# Climb Dance - Ari Vatanen at Pikes Peak 1988



## Alex Baumann (Dec 19, 2001)

Ari Vatanen, one of my favorite rally drivers, at Pikes Peak 1988. Stunning video.

:thumbup:

Patrick, how's Ari doing as a politician?


----------



## Patrick (Dec 23, 2001)

You would have to ask someone from France! He is an EU representative from his home area in France, not Finland.

BTW, he will be driving a VW in the coming Dakar Rally.


.


----------



## Patrick (Dec 23, 2001)

Just watched the video. Holy crap.  

Is that a Group B Peugeot 405? :dunno: 

It sounds nasty!

The uh, one wrong move, and it is a looooong way down - especially when driving with only one hand, shfting and shading your eyes from the sun.  

Good grief.


.


----------



## Alex Baumann (Dec 19, 2001)

Patrick said:


> You would have to ask someone from France! He is an EU representative from his home area in France, not Finland.
> 
> BTW, he will be driving a VW in the coming Dakar Rally.
> 
> .


Oh, I thought he was elected from Finland. I didn't know that he was in France, it's been quite long since I've heard from him anyway.

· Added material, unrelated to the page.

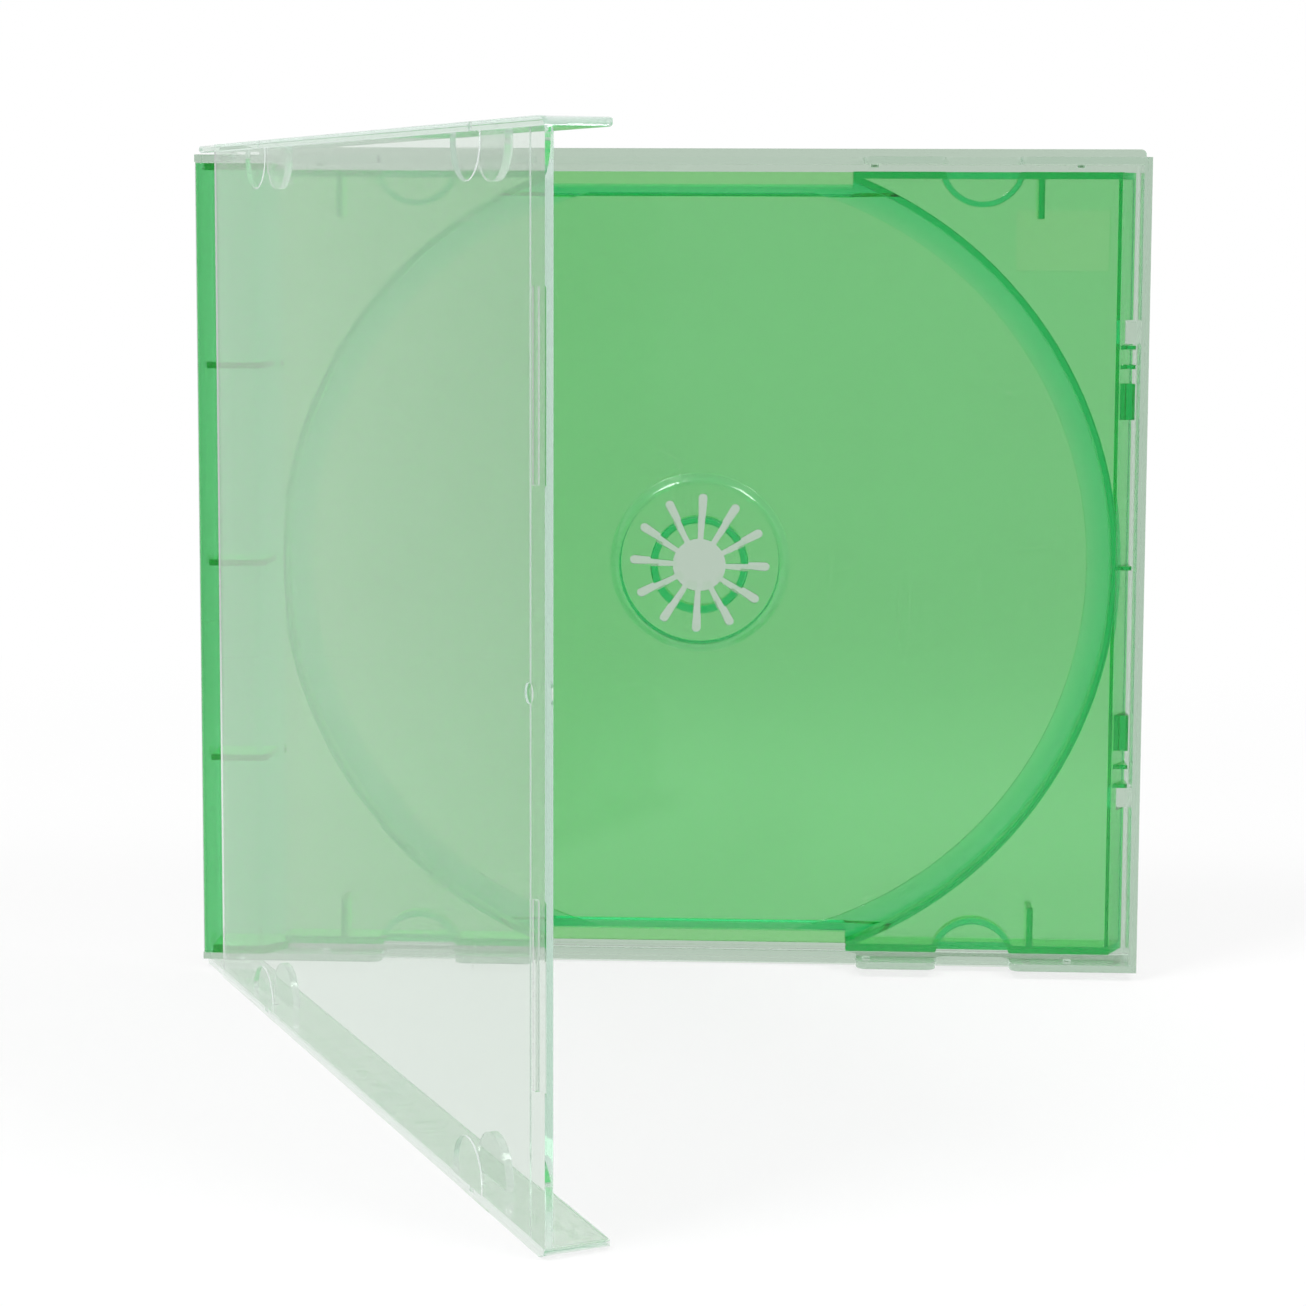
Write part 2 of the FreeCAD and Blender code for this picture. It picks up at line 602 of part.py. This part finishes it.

Thanks for the heads up on the Dakar Rally, I just checked their website, he's been announced as the fourth factory driver. Cool.


----------



## Alex Baumann (Dec 19, 2001)

Patrick said:


> Just watched the video. Holy crap.
> 
> Is that a Group B Peugeot 405? :dunno:
> 
> ...


Hehe, yeah that's a 405 T16 GR.B :bigpimp:


----------



## Patrick (Dec 23, 2001)

Alex Baumann said:


> Oh, I thought he was elected from Finland. I didn't know that he was in France, it's been quite long since I've heard from him anyway.
> 
> Thanks for the heads up on the Dakar Rally, I just checked their website, he's been announced as the fourth factory driver. Cool.


Yeah, I don't know the specifics exactly, but when he was driving for Peugeot, he moved to France. After making a fair bit of coin from driving, he bought a farm (of course, all Finnish rally drivers are farmers) in France. Aside from farming, he started a company that imported Finnish made tractors and farm machinery to France. That also made him a lot of money.

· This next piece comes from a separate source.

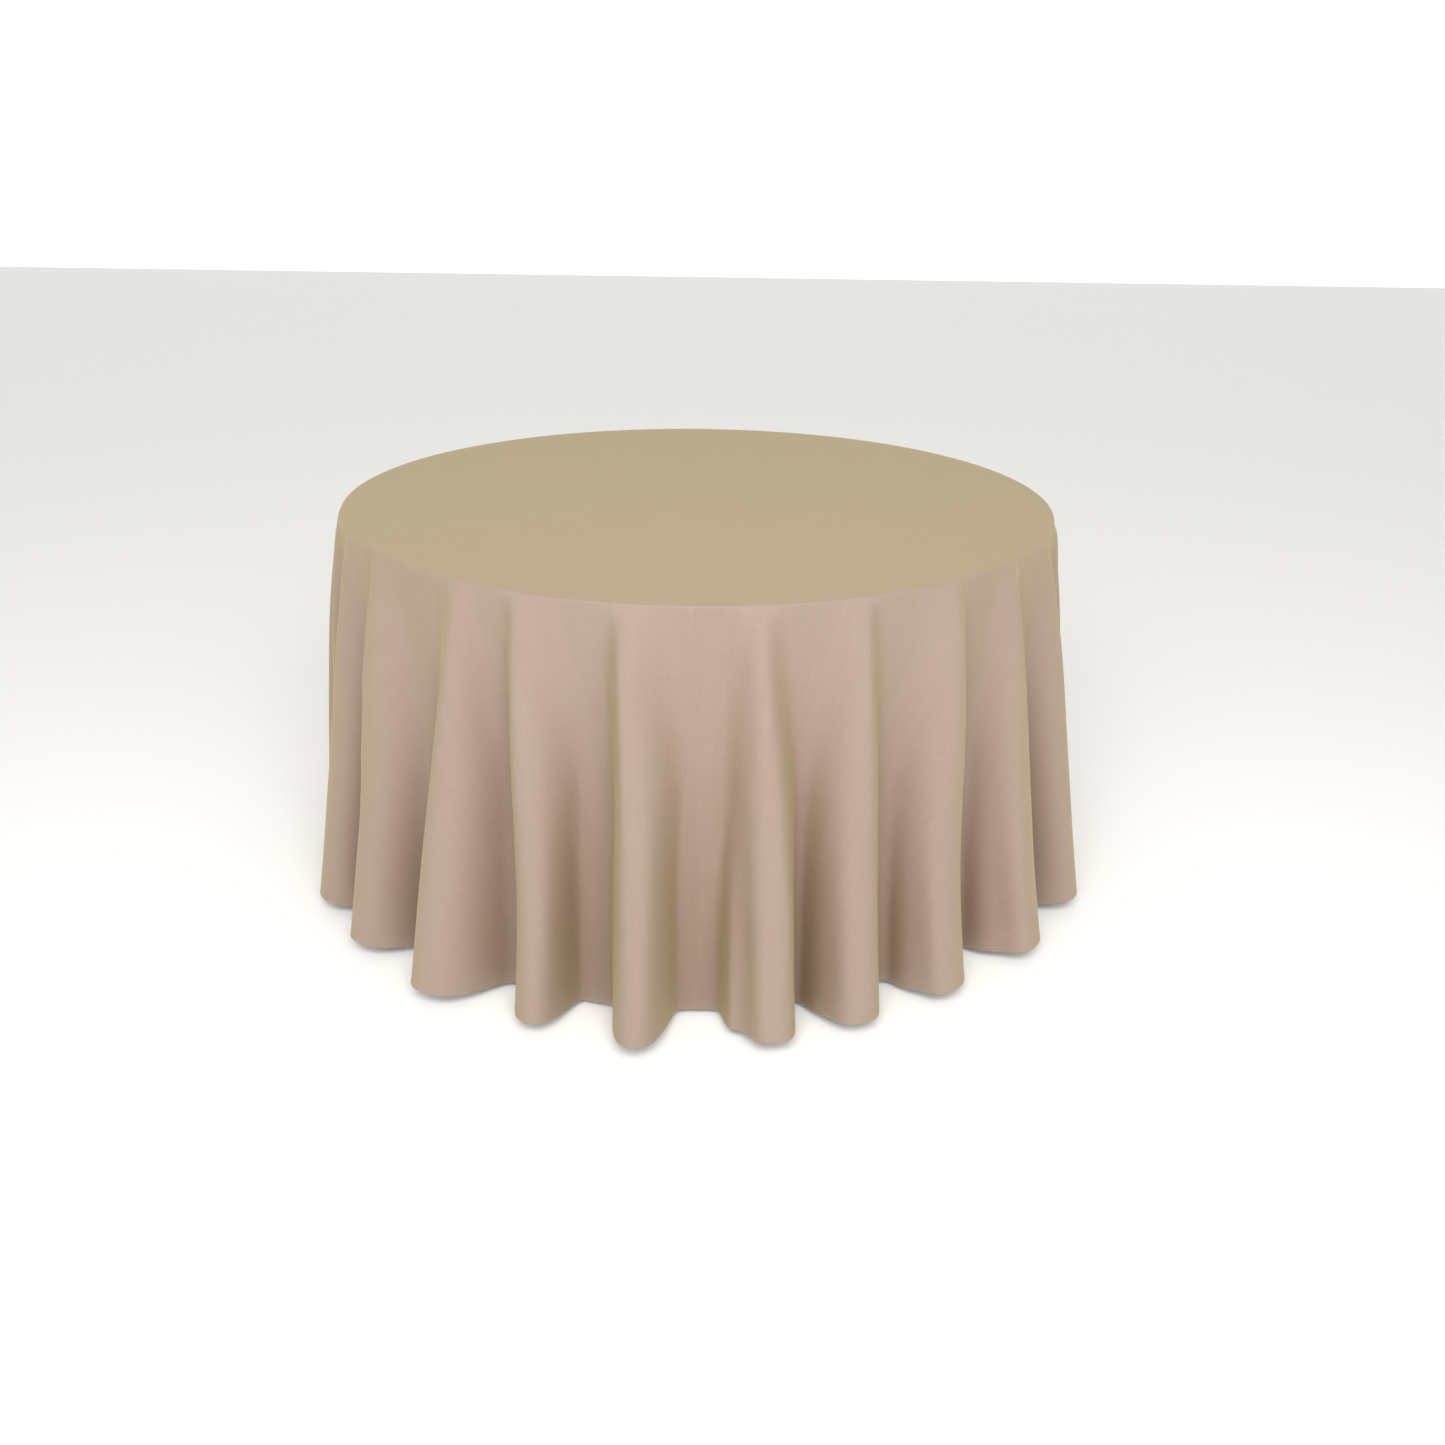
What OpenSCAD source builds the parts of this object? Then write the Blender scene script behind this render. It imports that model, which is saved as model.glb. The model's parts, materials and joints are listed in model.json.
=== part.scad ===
// Round folding banquet table, dressed with a full-length round tablecloth.
// Origin: on the floor, under the middle of the table. Front is -Y.
// The two leg frames fold along X, and the cloth lifts straight off along Z.

/* [Table top] */
// Diameter over the edge moulding
table_diameter = 1524; // [1500:1:1548]
// Height of the top surface above the floor
table_height = 762; // [755:1:769]
// Thickness of the plywood panel
panel_thickness = 18; // [16:1:20]
// Length of the two hardwood runners
runner_length = 1100; // [1060:10:1140]

/* [Leg frames] */
// Distance from the middle to each leg hinge, along X
hinge_x = 470; // [465:1:475]
// Outward slant of the legs
leg_splay = 6; // [5:0.5:7]
// Diameter of the leg tubes
leg_tube_diameter = 28; // [26:0.5:28]
// Half the distance between the legs of the right frame
right_leg_y = 321; // [320:1:330]
// Half the distance between the legs of the left frame
left_leg_y = 276; // [275:1:279]
// Distance along the leg from its hinge to the stretcher
stretcher_at = 190; // [180:1:200]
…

AFAIK, he still has a house(s) in Finland, but lives permanently in France.

The guy speaks Finnish, Swedish, English, French and I think some Italian. In that sense, he is not your average Finnish motorsportsman!

.


----------



## Patrick (Dec 23, 2001)

Alex Baumann said:


> Hehe, yeah that's a 405 T16 GR.B :bigpimp:


That car is a monster! 700hp? 

From Wikpedia:

Motorsport

The most famous motorsport version of the 405, the rallying 405 Turbo 16 GR, was very different from the road-going 405. It was built in a coupe body style in mid-engine configuration, had constant four wheel drive with electronically-adjustable center differential like the 205 T16, as it was based on the same technology. Only two examples were made, one raced hill climbs and the other competed in the Paris-Dakar rally. Today, one is in the official Peugeot museum, and the other is in a private collection.

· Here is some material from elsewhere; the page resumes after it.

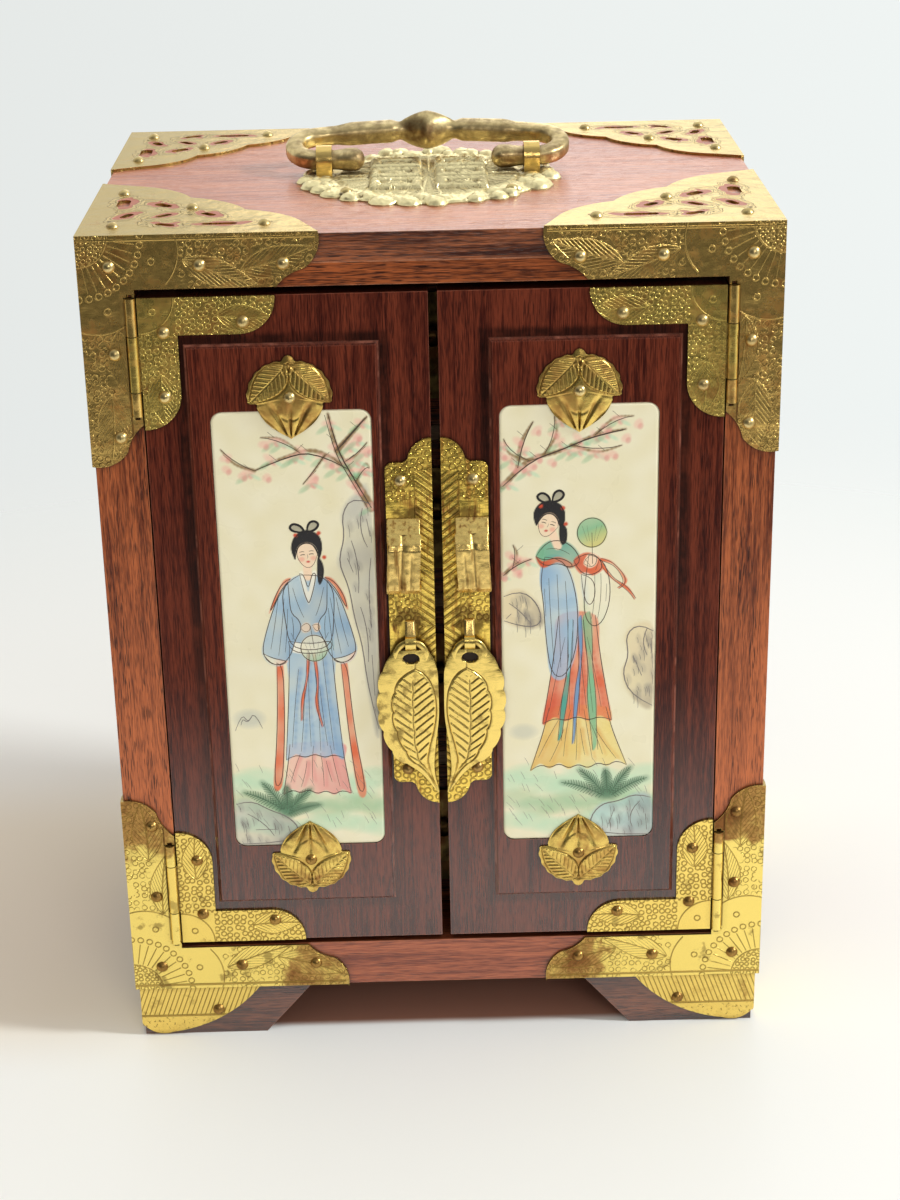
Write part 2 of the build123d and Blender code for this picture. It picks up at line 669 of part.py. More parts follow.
bend = 0.41 * handle_height
span, rise = handle_bend_offset, handle_height
arch = (span**2 + rise**2 - 2 * bend * rise) / (2 * (rise - 2 * bend))
reach = ((arch - bend)**2 - (rise - arch - bend)**2)**0.5
touch_x = arch * span / (arch - bend)
touch_y = (rise - arch) + arch * (bend - rise + arch) / (arch - bend)
half_path = [Line((handle_end_offset, 0), (span, 0)),
             ThreePointArc((span, 0), (span + bend * cos(radians(20)), bend - bend * sin(radians(20))),
                           (touch_x, touch_y)),
             ThreePointArc((touch_x, touch_y),
                           (touch_x / 2, rise - arch + (arch**2 - touch_x**2 / 4)**0.5), (0, rise))]
path = Wire(half_path)
section_plane = Plane(origin=(handle_end_offset, 0, 0), x_dir=(0, 1, 0), z_dir=(1, 0, 0))
section = section_plane * RectangleRounded(handle_bar_width, handle_bar_thickness, handle_bar_round)
half_bail = sweep(section, path)
half_bail += Pos(handle_end_offset, 0, 0) * scale(
    Sphere(1), (1.6, handle_bar_width / 2 * 0.98, handle_bar_thickness / 2 * 0.98))


def diamond(share, height):
    """A slice of the bead at the bail's middle, at a share of its full size."""
    x, y = share * bead_half_width, share * bead_half_length
    outline = Polyline((0, rise - y), (x, rise), (0, rise + y), (-x, rise), close=True)
    return make_face(Pos(0, 0, height) * outline)


# Shares of the bead's size, and of its half thickness
bead_slices = [(1, 0), (0.92, 0.37), (0.70, 0.70), (0.42, 0.90), (0.16, 1)]
bead_low = loft([diamond(share, -depth * bead_half_thickness) for share, depth in bead_slices], ruled=True)
bead_solid = bead_low + mirror(bead_low, Plane.XY)
bail = half_bail + other_side(half_bail) + bead_solid
parts["carry_handle"] = Pos(0, 0, handle_z) * Rot(handle_rest_angle, 0, 0) * bail


# Drawers, numbered from the top

for number in range(1, drawer_count + 1):
    low = bay_floors[drawer_count - number] + drawer_gap
    high = low + bay_height - 2 * drawer_gap
    half = guide_inner - drawer_gap
    board = tile(-half, half, drawer_face, drawer_face + drawer_front, low, high)
    tray_front, tray_back = drawer_face + drawer_front, back_face - drawer_tail_gap
    wall_top = high - drawer_wall_drop
    tray = tile(-half, half, tray_front, tray_back, low, wall_top)
    tray -= tile(-half + drawer_wall, half - drawer_wall, tray_front + drawer_wall, tray_back - drawer_wall,
                 low + drawer_floor, wall_top)
    middle = (low + high) / 2
    plate_plane = Plane(origin=(0, drawer_face, middle), x_dir=(1, 0, 0), z_dir=(0, -1, 0))
    shape = Rectangle(drawer_plate_width, drawer_plate_height - 9) + Rectangle(
        drawer_plate_width - 9, drawer_plate_height) + Circle(drawer_plate_height / 2 - 1.2)
    plate = extrude(plate_plane * shape, sheet)
    hang = drawer_pull_thickness / 2 + 0.7
    ear, ear_slots = strap_loop(drawer_loop_width, drawer_loop_strip, drawer_pull_ring / 2 + loop_room, hang,
                                sheet + tang_depth)
    pivot = Pos(0, drawer_face - sheet - hang, middle + drawer_pull_length / 3)
    cuts = [pivot * slot for slot in ear_slots]
    parts[f"drawer_{number}_front"] = board - cuts
    parts[f"drawer_{number}_tray"] = tray
    parts[f"drawer_{number}_plate"] = group([plate - cuts, pivot * ear])
    parts[f"drawer_{number}_pull"] = pivot * hanging_leaf(drawer_pull_length, drawer_pull_hole,
                                                          drawer_pull_ring, drawer_pull_thickness)

# Nails and their holes in the carcass
nailed = ["top_board", "front_stiles", "front_rail_top", "front_rail_bottom", "side_panel_right",
          "side_panel_left", "back_panel", "bottom_board", "handle_plate", "feet_front", "feet_back", "foot_mounts"]
nailed += [name for name in parts if name.startswith("corner_")]
for name in nailed:
    drilled = [drill(solid, nails["carcass"]) for solid in parts[name].solids()]
    parts[name] = group(drilled) if len(drilled) > 1 else drilled[0]
studs = [nail(position, direction) for position, direction in nails["carcass"]]
parts["carcass_nails"] = group(studs)

# The lock staples stand out further than the back's nails, so the origin moves to the middle of both
middle_shift = Pos(0, (staple_depth - nail_dome) / 2, 0)
os.makedirs("parts", exist_ok=True)
for name, piece in parts.items():
    piece = middle_shift * piece
    piece.label = name
    export_step(piece, f"parts/{name}.step")
print(len(parts), "sub-parts written")
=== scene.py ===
import math
import random

import bpy
import numpy
from mathutils import Euler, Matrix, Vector
from mathutils import noise as noiseTools


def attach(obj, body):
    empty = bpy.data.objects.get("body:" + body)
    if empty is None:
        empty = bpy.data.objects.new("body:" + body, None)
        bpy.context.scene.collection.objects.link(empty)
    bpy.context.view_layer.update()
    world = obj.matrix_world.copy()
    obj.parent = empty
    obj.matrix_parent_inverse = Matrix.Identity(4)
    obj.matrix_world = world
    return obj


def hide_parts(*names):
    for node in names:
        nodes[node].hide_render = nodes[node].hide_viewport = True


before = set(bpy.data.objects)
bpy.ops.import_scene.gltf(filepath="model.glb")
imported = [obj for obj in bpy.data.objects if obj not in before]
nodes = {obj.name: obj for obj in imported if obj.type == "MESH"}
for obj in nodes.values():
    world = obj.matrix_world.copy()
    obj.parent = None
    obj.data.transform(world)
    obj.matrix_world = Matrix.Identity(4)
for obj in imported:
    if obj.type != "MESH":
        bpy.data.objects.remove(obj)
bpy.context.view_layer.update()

mm = 0.001

# The cabinet's own places, in millimetres, as seen from the front.
cabinet = {
    "halfWidth": 89.0, "halfDepth": 66.5, "depthShift": 2.825,  # outside of the brass, and where its middle lies
    "top": 234.25, "bottom": 16.0,
    "doorOuter": 74.6, "doorTop": 218.0, "doorBottom": 31.1, "doorInner": 1.2,
    "lockMiddle": 126.4,
}


def activate(*pieces):
    bpy.ops.object.select_all(action="DESELECT")
    for piece in pieces:
        piece.select_set(True)
    bpy.context.view_layer.objects.active = pieces[0]


def addObject(name, data):
    piece = bpy.data.objects.new(name, data)
    bpy.context.scene.collection.objects.link(piece)
    return piece


def applyModifier(piece, kind, **settings):
    modifier = piece.modifiers.new(kind.lower(), kind)
    for name, value in settings.items():
        setattr(modifier, name, value)
    bpy.ops.object.modifier_apply(modifier=modifier.name)


# Shader helpers. A wire is a socket that can be reckoned with, and each step adds a node to the open tree. A plain
# number or colour may stand for any wire.

opened = {"tree": None}


def addNode(kind, **settings):
    node = opened["tree"].nodes.new(kind if kind.startswith("NodeGroup") else "ShaderNode" + kind)
    for name, value in settings.items():
        setattr(node, name, value)
    return node


def plug(value, socket):
    value = value.socket if isinstance(value, Wire) else value
    if isinstance(value, bpy.types.NodeSocket):
        opened["tree"].links.new(value, socket)
    elif isinstance(value, (tuple, list)) and len(value) == 3 and socket.type == "RGBA":
        socket.default_value = (*value, 1.0)
    else:
        socket.default_value = value


def plugAll(node, **values):
    for name, value in values.items():
        plug(value, node.inputs[name.replace("_", " ")])


def calc(operation, *values):
    node = addNode("Math", operation=operation)
    for socket, value in zip(node.inputs, values):
        plug(value, socket)
    return Wire(node.outputs[0])


class Wire:
    def __init__(self, socket):
        self.socket = socket

    def __add__(self, other):
        return calc("ADD", self, other)

    def __radd__(self, other):
        return calc("ADD", other, self)

    def __sub__(self, other):
        return calc("SUBTRACT", self, other)

    def __rsub__(self, other):
        return calc("SUBTRACT", other, self)

    def __mul__(self, other):
        return calc("MULTIPLY", self, other)

    def __rmul__(self, other):
        return calc("MULTIPLY", other, self)

    def __truediv__(self, other):
        return calc("DIVIDE", self, other)

    def __rtruediv__(self, other):
        return calc("DIVIDE", other, self)

    def __pow__(self, other):
        return calc("POWER", self, other)

    def __gt__(self, other):
        return calc("GREATER_THAN", self, other)

    def __lt__(self, other):
        return calc("LESS_THAN", self, other)

    def __abs__(self):
        return calc("ABSOLUTE", self)


def most(first, *others):
    for other in others:
        first = calc("MAXIMUM", first, other)
    return first


def least(first, other):
    return calc("MINIMUM", first, other)


def distance(x, y):
    return calc("SQRT", x * x + y * y)


def ramp(value, low, high, outLow=0.0, outHigh=1.0):
    node = addNode("MapRange", interpolation_type="SMOOTHSTEP")
    plugAll(node, Value=value, From_Min=low, From_Max=high, To_Min=outLow, To_Max=outHigh)
    return Wire(node.outputs["Result"])


# A line of the given width where the value is nought: soft from one share of the width to the other.
def lineMark(away, width, outer=1.4, inner=0.4):
    return ramp(away, width * outer, width * inner)


def mixColor(share, first, second, kind="MIX"):
    node = addNode("Mix", data_type="RGBA", blend_type=kind)
    for place, value in ((0, share), (6, first), (7, second)):
        plug(value, node.inputs[place])
    return Wire(node.outputs[2])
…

- 1988: Finnish driver Ari Vatanen set a new record in the Pikes Peak International Hillclimb. Kankkunen and Piironen win the Paris-Dakar Rally in the 405 T16 GR.

- 1989: Victory in the Paris-Dakar rally by the Vatanen-Ickx team in a 405 T16 GR.

- 1990: Victory in the Paris-Dakar rally by the Vatanen-Berglund team in a 405 T16 GR.

Racing 405s much closer in specification to the road-going models were campaigned for several years in European touring car racing during the early to mid 1990s, most notably in the British Touring Car Championship and the French Supertourisme Championship. In Britain, the 405 did not achieve much success, but the car won the French series in both 1994 and 1995, in the hands of Laurent Aïello.

.


----------



## Alex Baumann (Dec 19, 2001)

Patrick said:


> Yeah, I don't know the specifics exactly, but when he was driving for Peugeot, he moved to France. After making a fair bit of coin from driving, he bought a farm (*of course, all Finnish rally drivers are farmers*) in France. Aside from farming, he started a company that imported Finnish made tractors and farm machinery to France. That also made him a lot of money.
> 
> AFAIK, he still has a house(s) in Finland, but lives permanently in France.
> 
> ...


:rofl: :rofl: :rofl:

I'm trying to envision Räikkonen in plastic boots with a shovel in his hands :lmao:


----------



## Patrick (Dec 23, 2001)

Alex Baumann said:


> :rofl: :rofl: :rofl:
> 
> I'm trying to envision Räikkonen in plastic boots with a shovel in his hands :lmao:


LOL, well Räikkönen is the exception to the farming idea, Häkkinen as well.

However, Kimi is more of a red neck than most Finnish rally drivers that also farm. :eeps:

Heck, his parents' house didn't even have running water until he was 10. 

Bosse (Grönholm) lives on a farm about 25 minutes away from where we have our summer cottage and where my wife's parents live. He also has a very nice island where his summer "house" (it isn't a cottage) is, and he has a few nice motor boats as well.

JJ Lehto's parents have their summer cottage + farm land in the same village that the wife's parents live, and JJ and his dad often swing by in the summer to buy 50-100 crayfish for a Friday evening party.

Juha Kankkunen had a villa in Puerto Banos (Costa del Sol) next door to my god daughter's parents, and we have visited there often in the last 10 years. If anyone knows how to :drink: then it's Juha. Cool guy. :eeps:

Anyway, small country!

.


----------